Nothing there is unreasonable or asking too much.

UK, we can do better than this. We can. Why are we forcing people into the choice between work and kids, motherhood shouldn’t have to come with the crotch grope that is forced benefits and societal stigma. We shouldn’t have people working 37.5hrs a week in professions that they have works for 3years+ at uni to qualify for suddenly gifted with the choice of a payday loan to cover emergencies because their wage doesn’t cover their mortgage and their childcare costs.

I know a few of you will probably be reading this thinking “well get your ducks in line love. You are capable. Don’t have kids until you can afford them!” But life isn’t always that simple – not to mention that you would *think* a solicitor would be able to afford her child wouldn’t you? Yet she can’t because she’s been sacked the week after her pregnancy announcement and is so ill with HG that she ran out of time to process the complaint and raise the tribunal.
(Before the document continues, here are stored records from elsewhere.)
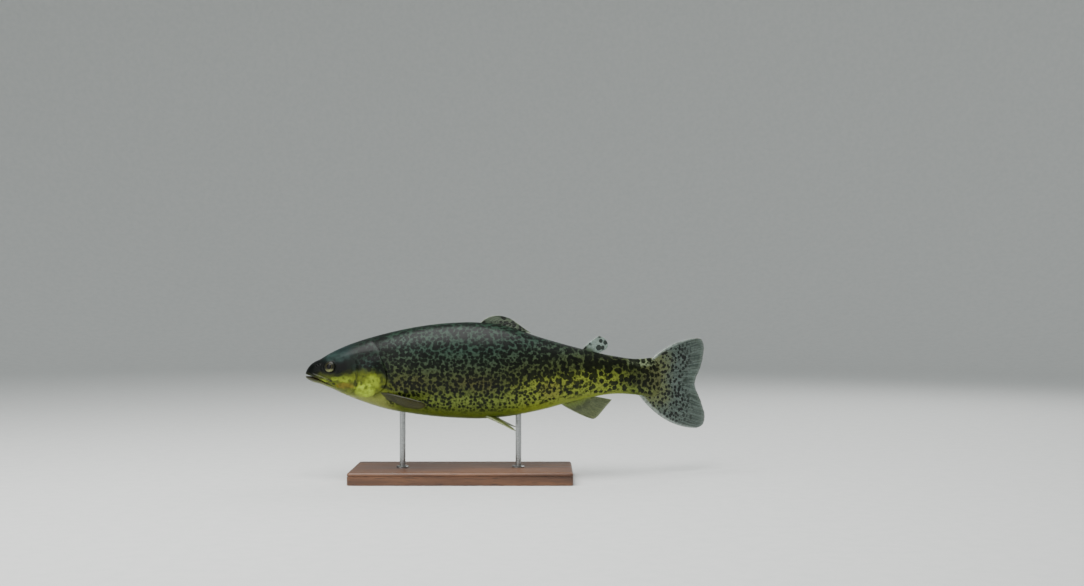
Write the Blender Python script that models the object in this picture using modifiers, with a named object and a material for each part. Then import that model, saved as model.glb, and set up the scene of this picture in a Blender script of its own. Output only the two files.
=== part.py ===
"""Rainbow trout at life size, held still on a plain two-rod display stand.

Metres, +Z up. The nose points along -X and the fish's left side faces -Y.
The origin is the middle of the underside of the stand's base.
"""

import math

import bmesh
import bpy
import numpy as np
from mathutils import Matrix, Vector

MM = 0.001

# driving sizes, in metres
BODY_LENGTH = 0.425  # snout tip to the end of the flesh, along the curved body
BODY_HEIGHT = 0.128  # the fish's middle line above the table
NOSE_PLACE = (-0.188, 0.006)
GAP = 0.0003  # between touching pieces

# the body's bend: it starts straight at BEND_START and swings the tail to the fish's right
BEND_START = 0.42  # share of the body length
NOSE_TURN = math.radians(6.5)
TAIL_TURN = math.radians(28)
FIN_TURN = math.radians(10)  # further turn along the tail fin
TAIL_FIN_SHARE = 0.176  # the tail fin's length as a share of the body's
TAIL_DROOP = 11.2 * MM

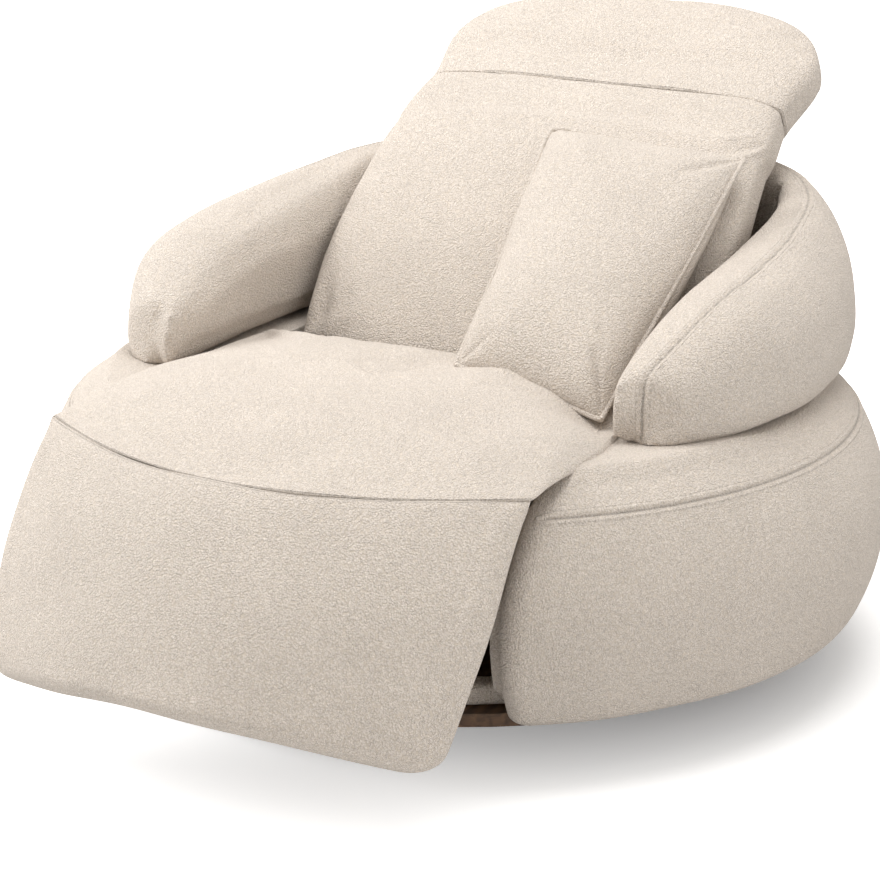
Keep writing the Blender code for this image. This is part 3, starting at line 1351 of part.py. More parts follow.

In short, we need to do better. Flexible working works, and treating people like they are still valuable after project procreation works better than the current system.

2 Comments

  1. Avatar November 14, 2017 / 6:21 pm

    Agree with all of this! Every damn word. Thank you for taking part in it and writing this.

  2. Avatar
    Jo
    November 13, 2017 / 2:25 pm

    I’m considering writing a book to share my story – it’s that long! Too long to just put on my blog. 3 stories of maternity discrimination! I don’t understand why the world is so outdated. I’m on MAT leave at the moment, I’ve applied for a few jobs perfectly suited to my experience, not one interview. I’m tempted to do an experiment and take MAT leave off my CV but why should I?! Then should I lie about having kids in interviews? It’s so wrong.